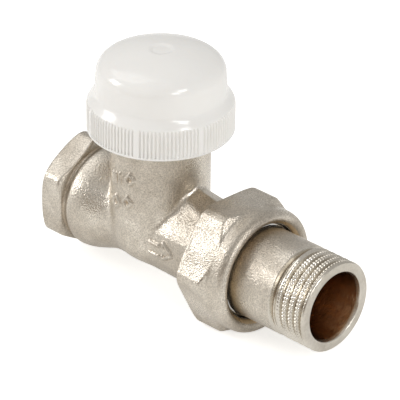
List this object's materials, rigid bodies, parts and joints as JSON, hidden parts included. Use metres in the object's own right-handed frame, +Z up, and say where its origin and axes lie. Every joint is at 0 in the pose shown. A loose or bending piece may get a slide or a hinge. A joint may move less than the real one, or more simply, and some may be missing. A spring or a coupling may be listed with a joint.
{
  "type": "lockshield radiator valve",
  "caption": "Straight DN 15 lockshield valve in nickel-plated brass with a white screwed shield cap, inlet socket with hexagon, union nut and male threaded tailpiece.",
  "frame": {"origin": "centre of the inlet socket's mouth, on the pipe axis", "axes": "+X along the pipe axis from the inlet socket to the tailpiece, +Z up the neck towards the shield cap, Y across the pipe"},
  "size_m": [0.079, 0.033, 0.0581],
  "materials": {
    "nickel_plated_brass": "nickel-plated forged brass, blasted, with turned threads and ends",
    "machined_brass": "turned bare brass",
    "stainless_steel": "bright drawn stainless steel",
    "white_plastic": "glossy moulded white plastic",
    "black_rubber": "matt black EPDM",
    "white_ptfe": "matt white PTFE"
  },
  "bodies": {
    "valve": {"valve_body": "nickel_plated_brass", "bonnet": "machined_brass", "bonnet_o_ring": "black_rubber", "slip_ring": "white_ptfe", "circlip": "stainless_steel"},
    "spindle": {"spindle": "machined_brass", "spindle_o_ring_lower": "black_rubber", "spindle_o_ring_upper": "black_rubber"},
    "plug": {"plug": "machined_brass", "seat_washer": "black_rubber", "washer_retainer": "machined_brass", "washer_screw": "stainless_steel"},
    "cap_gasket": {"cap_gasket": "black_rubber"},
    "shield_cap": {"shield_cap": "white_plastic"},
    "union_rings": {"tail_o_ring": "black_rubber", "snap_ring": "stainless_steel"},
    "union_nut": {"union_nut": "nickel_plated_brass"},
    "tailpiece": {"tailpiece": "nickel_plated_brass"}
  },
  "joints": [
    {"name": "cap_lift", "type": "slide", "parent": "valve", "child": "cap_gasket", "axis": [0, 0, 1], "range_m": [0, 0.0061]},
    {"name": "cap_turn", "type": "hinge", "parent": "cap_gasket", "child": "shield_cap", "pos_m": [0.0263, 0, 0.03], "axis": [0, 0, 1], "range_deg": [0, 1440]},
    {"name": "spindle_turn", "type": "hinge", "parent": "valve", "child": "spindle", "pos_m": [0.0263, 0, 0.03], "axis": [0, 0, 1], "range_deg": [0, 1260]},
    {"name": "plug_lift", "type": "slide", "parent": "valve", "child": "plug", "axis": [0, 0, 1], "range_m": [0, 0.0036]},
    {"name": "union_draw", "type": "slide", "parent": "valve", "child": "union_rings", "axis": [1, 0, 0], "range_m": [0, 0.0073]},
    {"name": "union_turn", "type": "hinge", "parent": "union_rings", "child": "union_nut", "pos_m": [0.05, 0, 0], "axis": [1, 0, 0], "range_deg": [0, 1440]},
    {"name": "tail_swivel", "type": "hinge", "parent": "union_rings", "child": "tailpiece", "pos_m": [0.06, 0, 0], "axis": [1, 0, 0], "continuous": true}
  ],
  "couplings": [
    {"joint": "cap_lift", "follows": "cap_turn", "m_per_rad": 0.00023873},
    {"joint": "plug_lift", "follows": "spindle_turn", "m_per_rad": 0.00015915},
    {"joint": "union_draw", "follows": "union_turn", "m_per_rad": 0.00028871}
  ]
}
_ _ _ _
Repeat the material above in full, exactly as it stands.

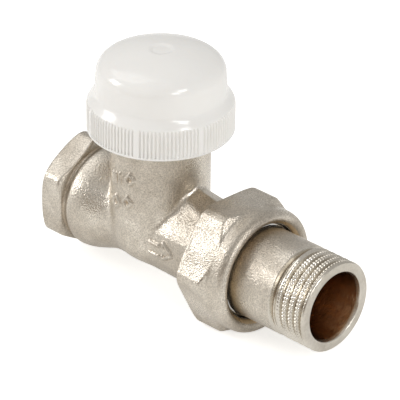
List this object's materials, rigid bodies, parts and joints as JSON, hidden parts included. Use metres in the object's own right-handed frame, +Z up, and say where its origin and axes lie. Every joint is at 0 in the pose shown. A loose or bending piece may get a slide or a hinge. A joint may move less than the real one, or more simply, and some may be missing. A spring or a coupling may be listed with a joint.
{
  "type": "lockshield radiator valve",
  "caption": "Straight DN 15 lockshield valve in nickel-plated brass with a white screwed shield cap, inlet socket with hexagon, union nut and male threaded tailpiece.",
  "frame": {"origin": "centre of the inlet socket's mouth, on the pipe axis", "axes": "+X along the pipe axis from the inlet socket to the tailpiece, +Z up the neck towards the shield cap, Y across the pipe"},
  "size_m": [0.079, 0.033, 0.0581],
  "materials": {
    "nickel_plated_brass": "nickel-plated forged brass, blasted, with turned threads and ends",
    "machined_brass": "turned bare brass",
    "stainless_steel": "bright drawn stainless steel",
    "white_plastic": "glossy moulded white plastic",
    "black_rubber": "matt black EPDM",
    "white_ptfe": "matt white PTFE"
  },
  "bodies": {
    "valve": {"valve_body": "nickel_plated_brass", "bonnet": "machined_brass", "bonnet_o_ring": "black_rubber", "slip_ring": "white_ptfe", "circlip": "stainless_steel"},
    "spindle": {"spindle": "machined_brass", "spindle_o_ring_lower": "black_rubber", "spindle_o_ring_upper": "black_rubber"},
    "plug": {"plug": "machined_brass", "seat_washer": "black_rubber", "washer_retainer": "machined_brass", "washer_screw": "stainless_steel"},
    "cap_gasket": {"cap_gasket": "black_rubber"},
    "shield_cap": {"shield_cap": "white_plastic"},
    "union_rings": {"tail_o_ring": "black_rubber", "snap_ring": "stainless_steel"},
    "union_nut": {"union_nut": "nickel_plated_brass"},
    "tailpiece": {"tailpiece": "nickel_plated_brass"}
  },
  "joints": [
    {"name": "cap_lift", "type": "slide", "parent": "valve", "child": "cap_gasket", "axis": [0, 0, 1], "range_m": [0, 0.0061]},
    {"name": "cap_turn", "type": "hinge", "parent": "cap_gasket", "child": "shield_cap", "pos_m": [0.0263, 0, 0.03], "axis": [0, 0, 1], "range_deg": [0, 1440]},
    {"name": "spindle_turn", "type": "hinge", "parent": "valve", "child": "spindle", "pos_m": [0.0263, 0, 0.03], "axis": [0, 0, 1], "range_deg": [0, 1260]},
    {"name": "plug_lift", "type": "slide", "parent": "valve", "child": "plug", "axis": [0, 0, 1], "range_m": [0, 0.0036]},
    {"name": "union_draw", "type": "slide", "parent": "valve", "child": "union_rings", "axis": [1, 0, 0], "range_m": [0, 0.0073]},
    {"name": "union_turn", "type": "hinge", "parent": "union_rings", "child": "union_nut", "pos_m": [0.05, 0, 0], "axis": [1, 0, 0], "range_deg": [0, 1440]},
    {"name": "tail_swivel", "type": "hinge", "parent": "union_rings", "child": "tailpiece", "pos_m": [0.06, 0, 0], "axis": [1, 0, 0], "continuous": true}
  ],
  "couplings": [
    {"joint": "cap_lift", "follows": "cap_turn", "m_per_rad": 0.00023873},
    {"joint": "plug_lift", "follows": "spindle_turn", "m_per_rad": 0.00015915},
    {"joint": "union_draw", "follows": "union_turn", "m_per_rad": 0.00028871}
  ]
}